Saturday, November 14, 2009

"I'll take these axes, Ray"

I recently purchased what I expect to be the last electric guitar I ever buy, a "limited edition" Epiphone Les Paul Standard. (Epiphone, which originally sold a line of U.S.-made guitars, is now Gibson's foreign-made "budget" brand.) It's a pretty cool guitar, having a matte cherry finish, gold-color hardware (including Grover tuners), and supposedly hotter-than-normal humbucking pickups.
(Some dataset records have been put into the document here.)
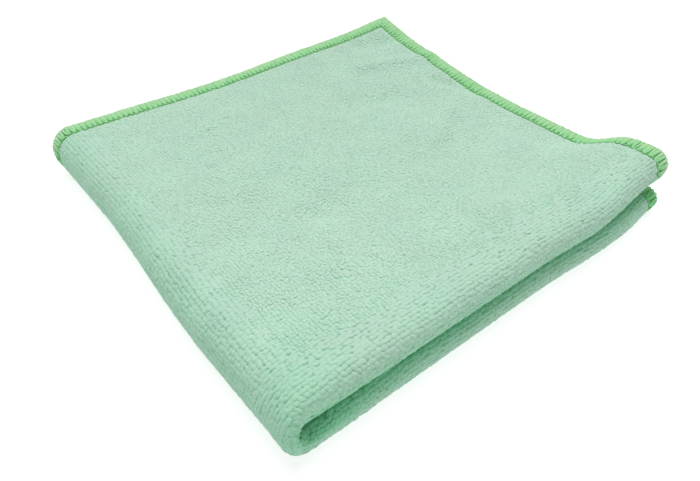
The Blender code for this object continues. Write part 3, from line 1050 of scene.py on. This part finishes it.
def make_floor():
    bpy.ops.mesh.primitive_plane_add(size=FLOOR_SIZE, location=(0.0, 0.0, -FLOOR_DROP))
    floor = bpy.context.object
    floor.name = "floor"
    material, _, shader = principled("floor")
    shader.inputs["Base Color"].default_value = (FLOOR_GREY, FLOOR_GREY, FLOOR_GREY, 1.0)
    shader.inputs["Roughness"].default_value = 0.9
    shader.inputs["Specular IOR Level"].default_value = 0.0
    shader.inputs["Emission Color"].default_value = (1.0, 1.0, 1.0, 1.0)
    shader.inputs["Emission Strength"].default_value = FLOOR_GLOW
    floor.data.materials.append(material)


def make_light():
    """A soft sky and a broad, soft light from behind and above."""
    world = bpy.data.worlds.new("studio")
    bpy.context.scene.world = world
    world.use_nodes = True
    tree = world.node_tree
    background = tree.nodes["Background"]
    background.inputs["Color"].default_value = (1.0, 1.0, 1.0, 1.0)
    # The sky is as white as the floor to look at, but lights the cloth less.
    seen = tree.nodes.new("ShaderNodeLightPath").outputs["Is Camera Ray"]
    strength = spread_out(tree, seen, given=(0.0, 1.0), wanted=(SKY_STRENGTH, 1.0))
    tree.links.new(strength, background.inputs["Strength"])
    light = bpy.data.lights.new("key", "SUN")
    light.energy = KEY_STRENGTH
    light.angle = math.radians(KEY_ANGLE)
    lamp = bpy.data.objects.new("key", light)
    bpy.context.scene.collection.objects.link(lamp)
    lamp.location = KEY_PLACE
    lamp.rotation_euler = (-lamp.location).to_track_quat("-Z", "Y").to_euler()
    bpy.context.scene.view_settings.view_transform = "Standard"
    bpy.context.scene.view_settings.look = "None"


def make_camera():
    azimuth, elevation = math.radians(CAMERA_AZIMUTH), math.radians(CAMERA_ELEVATION)
    target = Vector((CAMERA_TARGET[0] - ORIGIN_X, CAMERA_TARGET[1] - ORIGIN_Y, 0.0))
    back = Vector(
        (
            math.sin(azimuth) * math.cos(elevation),
            -math.cos(azimuth) * math.cos(elevation),
            math.sin(elevation),
        )
    )
    camera = bpy.data.cameras.new("camera")
    camera.lens = CAMERA_LENS
    camera.clip_start = CAMERA_CLIP
    eye = bpy.data.objects.new("camera", camera)
    bpy.context.scene.collection.objects.link(eye)
    eye.location = target + back * CAMERA_DISTANCE
    eye.rotation_euler = (-back).to_track_quat("-Z", "Y").to_euler()
    bpy.context.scene.camera = eye


make_camera()
make_light()
make_floor()
surface = Surface()
ground = make_ground(surface, ground_material())
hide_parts("cloth")
pile = make_pile(surface, pile_material())
threads = make_threads(surface, thread_material())
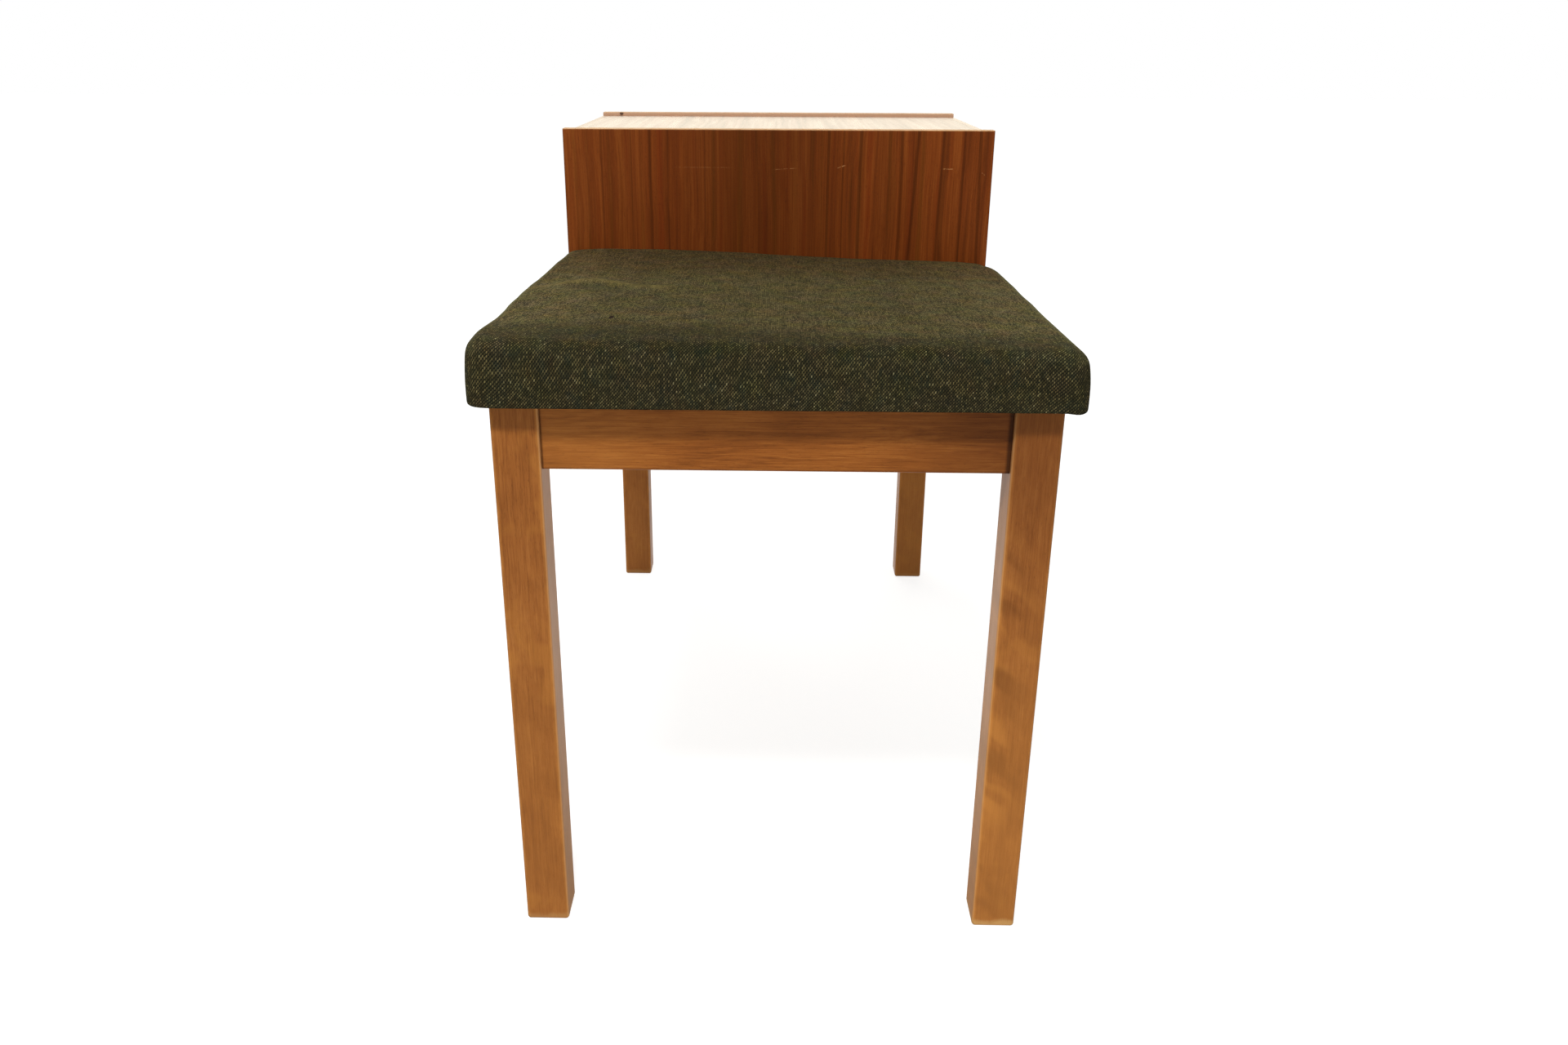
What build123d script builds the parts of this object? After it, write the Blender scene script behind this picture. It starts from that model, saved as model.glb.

I'm sure an "expert" could tell the difference between my "Epi" and an honest-to-goodness Gibson Les Paul, but to me it plays and sounds like a "real" one; in any case, I appreciate value, and getting 95% of a Les Paul for 25% of the price is a good deal by any measure.

After I bought the "Epi," I took it and my "Classic 60s" Fender "Mexi-Strat" to a local guitar tech for set-ups. He didn't do much to the "Epi" -- just lowered the action a little at the bridge -- but he went full-bore on the Strat, tweaking the truss rod, lowering the action, tuning the bridge, re-working the nut, trimming the excess wire from the pickups (which were replacements, installed before I bought the guitar), replacing the pickup height-adjustment screws with the correct ones, and finally adjusting the height of the pickups. I'm amazed at what all that did for the guitar's playability and sound!

In conversing with the tech, I learned a few things about buying vintage or vintage-replica guitars. Old Fenders had pickups with non-adjustable pole pieces (i.e., magnets) that were set up for heavy-gauge strings -- in particular, wound 3rd or G strings with small cores -- and using light-gauge strings often causes some notes to sound out-of-tune because the magnetic force is too strong for the core of the string being used. The only way to compensate for it is to lower the entire pickup, which then tends to compromise the overall signal going to the amplifier. Old Fenders also tended to have curved fretboards with small radiuses (radii?), inasmuch as few people in those days incorporated string-bending techniques in their playing. (Bending notes on a fretboard with a lot of curve to it evidently tends to "choke" the note.) At any rate, the tech wasn't real big on vintage Fenders or replicas, although I, not being a pro, am willing to sacrifice a little bit of sound for the coolness of the early-60s look of my "Mexi-Strat." The newer Fender "American Standard" Stratocasters may be better suited to playing modern rock and pop music, but I'll keep what I have!

(The caption to this post, in case anyone didn't know, is a reference to the 1980 Belushi/Aykroyd film The Blues Brothers.)